• [REQUEST] Return all of the lines below exactly as they are.

## begin

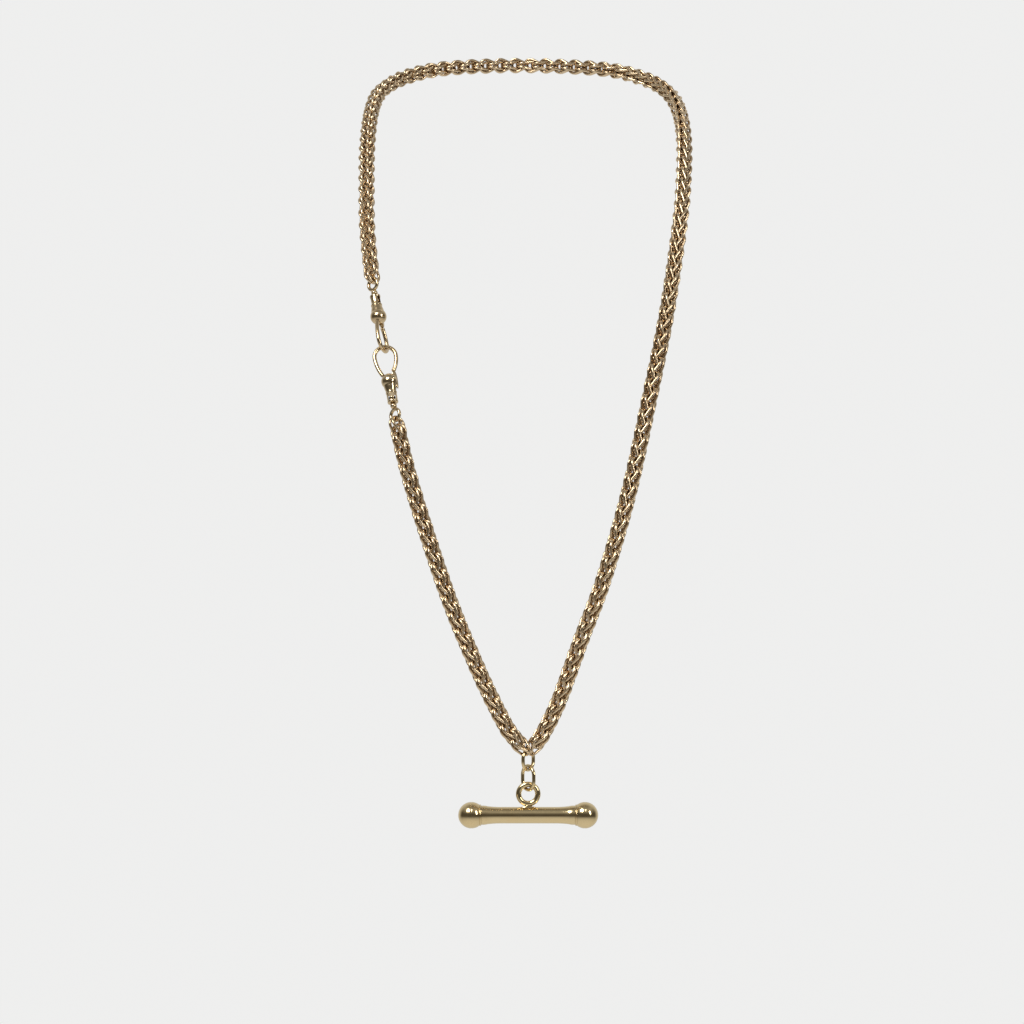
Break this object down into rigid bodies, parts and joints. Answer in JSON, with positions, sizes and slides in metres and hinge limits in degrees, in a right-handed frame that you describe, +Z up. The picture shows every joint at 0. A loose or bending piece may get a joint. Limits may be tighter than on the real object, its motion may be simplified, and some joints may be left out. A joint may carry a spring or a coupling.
{
  "type": "pocket watch chain",
  "caption": "Gold wheat-link watch chain worn round the neck, closed by two hooked dog clips, with a ball-ended T-bar on two drop links.",
  "frame": {"origin": "centre of the chain at the middle of the nape, where it rests on the wearer", "axes": "+Z up, -Y to the front, +X to the viewer's right"},
  "size_m": [0.0904, 0.1209, 0.2107],
  "materials": {
    "gold_chain": "polished yellow gold, worn",
    "gold_clip": "polished yellow gold",
    "gold_drop": "polished yellow gold"
  },
  "bodies": {
    "neck_chain": {"nape_right": "gold_chain", "nape_left": "gold_chain", "shoulder_right": "gold_chain", "shoulder_left": "gold_chain"},
    "drape_1": {"right_1": "gold_chain", "left_1": "gold_chain"},
    "drape_2": {"right_2": "gold_chain", "left_2": "gold_chain"},
    "drape_3": {"right_3": "gold_chain", "left_3": "gold_chain"},
    "drape_4": {"right_4": "gold_chain", "swivel_stem_upper": "gold_clip", "swivel_eye_upper": "gold_clip", "swivel_stem_lower": "gold_clip", "swivel_eye_lower": "gold_clip"},
    "drape_5": {"right_5": "gold_chain", "left_5": "gold_chain"},
    "drape_6": {"right_6": "gold_chain", "left_6": "gold_chain"},
    "drape_7": {"right_7": "gold_chain", "left_7": "gold_chain"},
    "drape_8": {"right_8": "gold_chain", "left_8": "gold_chain"},
    "drape_9": {"right_9": "gold_chain", "left_9": "gold_chain"},
    "clip_pair": {"bulb_upper": "gold_clip", "hook_upper": "gold_clip", "gate_pin_upper": "gold_clip", "bulb_lower": "gold_clip", "hook_lower": "gold_clip", "gate_pin_lower": "gold_clip"},
    "upper_gate": {"gate_upper": "gold_clip"},
    "lower_gate": {"gate_lower": "gold_clip"},
    "upper_drop": {"upper_drop_link": "gold_drop"},
    "lower_drop": {"lower_drop_link": "gold_drop"},
    "t_bar": {"bar": "gold_drop", "ball_left": "gold_drop", "ball_right": "gold_drop", "collar_left": "gold_drop", "collar_right": "gold_drop", "bar_ring": "gold_drop", "bar_ring_foot": "gold_drop"}
  },
  "joints": [
    {"name": "drape_1_bend", "type": "hinge", "parent": "neck_chain", "child": "drape_1", "pos_m": [-0.00008, -0.0555, -0.03117], "axis": [0.9992, -0.0279, -0.0297], "range_deg": [-5, 5]},
    {"name": "drape_2_bend", "type": "hinge", "parent": "drape_1", "child": "drape_2", "pos_m": [-0.00045, -0.06769, -0.04378], "axis": [0.9991, -0.0222, -0.0357], "range_deg": [-6, 6]},
    {"name": "drape_3_bend", "type": "hinge", "parent": "drape_2", "child": "drape_3", "pos_m": [-0.00109, -0.07812, -0.05782], "axis": [0.9991, -0.0175, -0.0393], "range_deg": [-6, 6]},
    {"name": "drape_4_bend", "type": "hinge", "parent": "drape_3", "child": "drape_4", "pos_m": [-0.00133, -0.08694, -0.07088], "axis": [0.9992, 0.0038, -0.0389], "range_deg": [-6, 6]},
    {"name": "drape_5_bend", "type": "hinge", "parent": "drape_4", "child": "drape_5", "pos_m": [-0.00176, -0.10332, -0.10649], "axis": [0.9996, -0.0187, -0.0215], "range_deg": [-6, 6]},
    {"name": "drape_6_bend", "type": "hinge", "parent": "drape_5", "child": "drape_6", "pos_m": [-0.00149, -0.10864, -0.12328], "axis": [0.9998, -0.0171, -0.0086], "range_deg": [-6, 6]},
    {"name": "drape_7_bend", "type": "hinge", "parent": "drape_6", "child": "drape_7", "pos_m": [-0.0009, -0.11202, -0.13868], "axis": [0.9995, -0.01, 0.03], "range_deg": [-6, 6]},
    {"name": "drape_8_bend", "type": "hinge", "parent": "drape_7", "child": "drape_8", "pos_m": [-0.00078, -0.11414, -0.15512], "axis": [0.9994, -0.0001, 0.0352], "range_deg": [-6, 6]},
    {"name": "drape_9_bend", "type": "hinge", "parent": "drape_8", "child": "drape_9", "pos_m": [-0.00039, -0.1149, -0.1714], "axis": [0.9984, 0.0415, 0.0382], "range_deg": [-6, 6]},
    {"name": "clip_swivel", "type": "hinge", "parent": "drape_4", "child": "clip_pair", "pos_m": [-0.03668, -0.09496, -0.08757], "axis": [-0.1675, 0.3865, 0.907], "continuous": true},
    {"name": "upper_gate_hinge", "type": "hinge", "parent": "clip_pair", "child": "upper_gate", "pos_m": [-0.03777, -0.09022, -0.07953], "axis": [-0.9176, 0.2753, -0.2868], "range_deg": [0, 20], "stiffness_Nm_per_rad": 0.002, "springref_deg": -17.19},
    {"name": "lower_gate_hinge", "type": "hinge", "parent": "clip_pair", "child": "lower_gate", "pos_m": [-0.03384, -0.09847, -0.0958], "axis": [0, -0.92, 0.392], "range_deg": [0, 20], "stiffness_Nm_per_rad": 0.002, "springref_deg": -17.19},
    {"name": "upper_drop_swing", "type": "hinge", "parent": "drape_9", "child": "upper_drop", "pos_m": [0.0003, -0.1155, -0.18915], "axis": [0.5736, 0.8192, 0], "range_deg": [-15, 15]},
    {"name": "lower_drop_swing", "type": "hinge", "parent": "upper_drop", "child": "lower_drop", "pos_m": [0.0003, -0.1155, -0.19297], "axis": [0.5736, -0.8192, 0], "range_deg": [-25, 25]},
    {"name": "t_bar_swing", "type": "hinge", "parent": "lower_drop", "child": "t_bar", "pos_m": [0.0003, -0.1155, -0.19897], "axis": [0.5736, -0.8192, 0], "range_deg": [-25, 25]}
  ]
}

## end

• [COMPLETED EXERCISE]
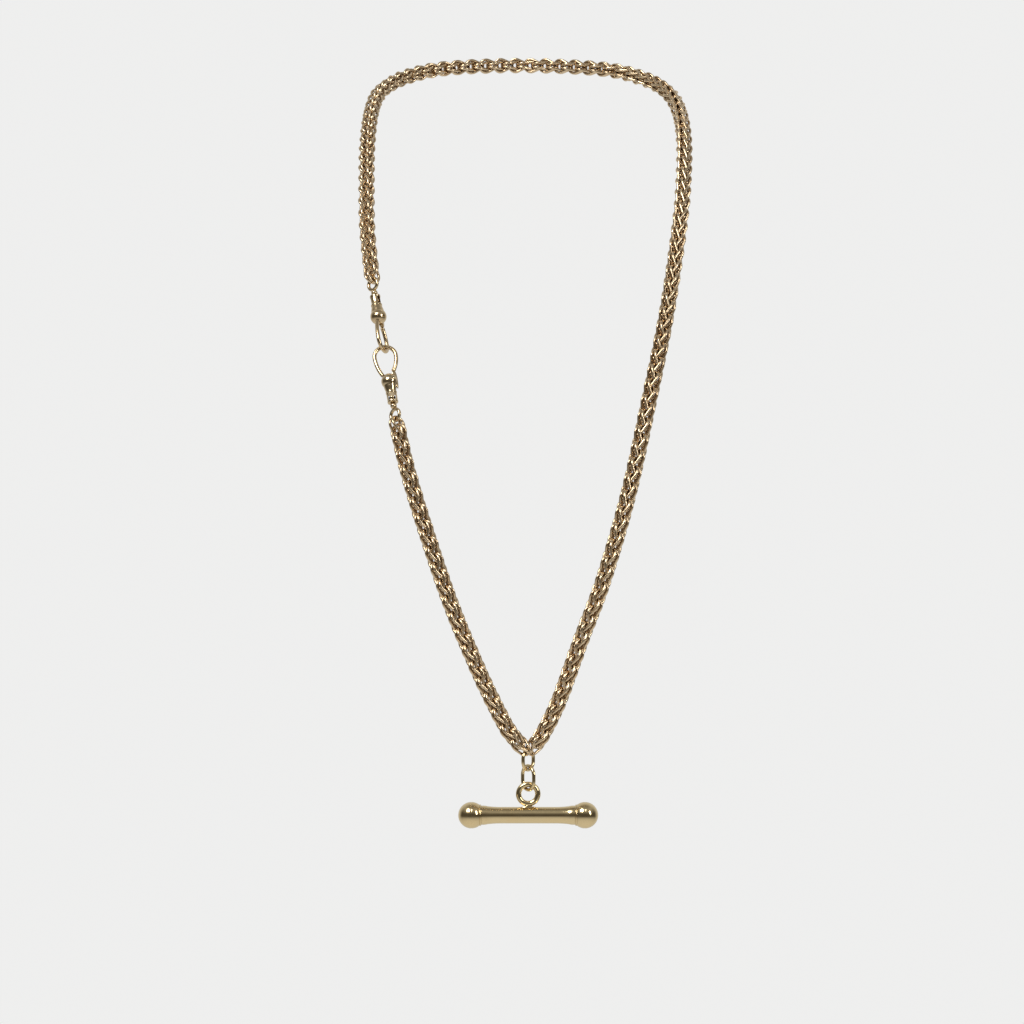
Break this object down into rigid bodies, parts and joints. Answer in JSON, with positions, sizes and slides in metres and hinge limits in degrees, in a right-handed frame that you describe, +Z up. The picture shows every joint at 0. A loose or bending piece may get a joint. Limits may be tighter than on the real object, its motion may be simplified, and some joints may be left out. A joint may carry a spring or a coupling.
{
  "type": "pocket watch chain",
  "caption": "Gold wheat-link watch chain worn round the neck, closed by two hooked dog clips, with a ball-ended T-bar on two drop links.",
  "frame": {"origin": "centre of the chain at the middle of the nape, where it rests on the wearer", "axes": "+Z up, -Y to the front, +X to the viewer's right"},
  "size_m": [0.0904, 0.1209, 0.2107],
  "materials": {
    "gold_chain": "polished yellow gold, worn",
    "gold_clip": "polished yellow gold",
    "gold_drop": "polished yellow gold"
  },
  "bodies": {
    "neck_chain": {"nape_right": "gold_chain", "nape_left": "gold_chain", "shoulder_right": "gold_chain", "shoulder_left": "gold_chain"},
    "drape_1": {"right_1": "gold_chain", "left_1": "gold_chain"},
    "drape_2": {"right_2": "gold_chain", "left_2": "gold_chain"},
    "drape_3": {"right_3": "gold_chain", "left_3": "gold_chain"},
    "drape_4": {"right_4": "gold_chain", "swivel_stem_upper": "gold_clip", "swivel_eye_upper": "gold_clip", "swivel_stem_lower": "gold_clip", "swivel_eye_lower": "gold_clip"},
    "drape_5": {"right_5": "gold_chain", "left_5": "gold_chain"},
    "drape_6": {"right_6": "gold_chain", "left_6": "gold_chain"},
    "drape_7": {"right_7": "gold_chain", "left_7": "gold_chain"},
    "drape_8": {"right_8": "gold_chain", "left_8": "gold_chain"},
    "drape_9": {"right_9": "gold_chain", "left_9": "gold_chain"},
    "clip_pair": {"bulb_upper": "gold_clip", "hook_upper": "gold_clip", "gate_pin_upper": "gold_clip", "bulb_lower": "gold_clip", "hook_lower": "gold_clip", "gate_pin_lower": "gold_clip"},
    "upper_gate": {"gate_upper": "gold_clip"},
    "lower_gate": {"gate_lower": "gold_clip"},
    "upper_drop": {"upper_drop_link": "gold_drop"},
    "lower_drop": {"lower_drop_link": "gold_drop"},
    "t_bar": {"bar": "gold_drop", "ball_left": "gold_drop", "ball_right": "gold_drop", "collar_left": "gold_drop", "collar_right": "gold_drop", "bar_ring": "gold_drop", "bar_ring_foot": "gold_drop"}
  },
  "joints": [
    {"name": "drape_1_bend", "type": "hinge", "parent": "neck_chain", "child": "drape_1", "pos_m": [-0.00008, -0.0555, -0.03117], "axis": [0.9992, -0.0279, -0.0297], "range_deg": [-5, 5]},
    {"name": "drape_2_bend", "type": "hinge", "parent": "drape_1", "child": "drape_2", "pos_m": [-0.00045, -0.06769, -0.04378], "axis": [0.9991, -0.0222, -0.0357], "range_deg": [-6, 6]},
    {"name": "drape_3_bend", "type": "hinge", "parent": "drape_2", "child": "drape_3", "pos_m": [-0.00109, -0.07812, -0.05782], "axis": [0.9991, -0.0175, -0.0393], "range_deg": [-6, 6]},
    {"name": "drape_4_bend", "type": "hinge", "parent": "drape_3", "child": "drape_4", "pos_m": [-0.00133, -0.08694, -0.07088], "axis": [0.9992, 0.0038, -0.0389], "range_deg": [-6, 6]},
    {"name": "drape_5_bend", "type": "hinge", "parent": "drape_4", "child": "drape_5", "pos_m": [-0.00176, -0.10332, -0.10649], "axis": [0.9996, -0.0187, -0.0215], "range_deg": [-6, 6]},
    {"name": "drape_6_bend", "type": "hinge", "parent": "drape_5", "child": "drape_6", "pos_m": [-0.00149, -0.10864, -0.12328], "axis": [0.9998, -0.0171, -0.0086], "range_deg": [-6, 6]},
    {"name": "drape_7_bend", "type": "hinge", "parent": "drape_6", "child": "drape_7", "pos_m": [-0.0009, -0.11202, -0.13868], "axis": [0.9995, -0.01, 0.03], "range_deg": [-6, 6]},
    {"name": "drape_8_bend", "type": "hinge", "parent": "drape_7", "child": "drape_8", "pos_m": [-0.00078, -0.11414, -0.15512], "axis": [0.9994, -0.0001, 0.0352], "range_deg": [-6, 6]},
    {"name": "drape_9_bend", "type": "hinge", "parent": "drape_8", "child": "drape_9", "pos_m": [-0.00039, -0.1149, -0.1714], "axis": [0.9984, 0.0415, 0.0382], "range_deg": [-6, 6]},
    {"name": "clip_swivel", "type": "hinge", "parent": "drape_4", "child": "clip_pair", "pos_m": [-0.03668, -0.09496, -0.08757], "axis": [-0.1675, 0.3865, 0.907], "continuous": true},
    {"name": "upper_gate_hinge", "type": "hinge", "parent": "clip_pair", "child": "upper_gate", "pos_m": [-0.03777, -0.09022, -0.07953], "axis": [-0.9176, 0.2753, -0.2868], "range_deg": [0, 20], "stiffness_Nm_per_rad": 0.002, "springref_deg": -17.19},
    {"name": "lower_gate_hinge", "type": "hinge", "parent": "clip_pair", "child": "lower_gate", "pos_m": [-0.03384, -0.09847, -0.0958], "axis": [0, -0.92, 0.392], "range_deg": [0, 20], "stiffness_Nm_per_rad": 0.002, "springref_deg": -17.19},
    {"name": "upper_drop_swing", "type": "hinge", "parent": "drape_9", "child": "upper_drop", "pos_m": [0.0003, -0.1155, -0.18915], "axis": [0.5736, 0.8192, 0], "range_deg": [-15, 15]},
    {"name": "lower_drop_swing", "type": "hinge", "parent": "upper_drop", "child": "lower_drop", "pos_m": [0.0003, -0.1155, -0.19297], "axis": [0.5736, -0.8192, 0], "range_deg": [-25, 25]},
    {"name": "t_bar_swing", "type": "hinge", "parent": "lower_drop", "child": "t_bar", "pos_m": [0.0003, -0.1155, -0.19897], "axis": [0.5736, -0.8192, 0], "range_deg": [-25, 25]}
  ]
}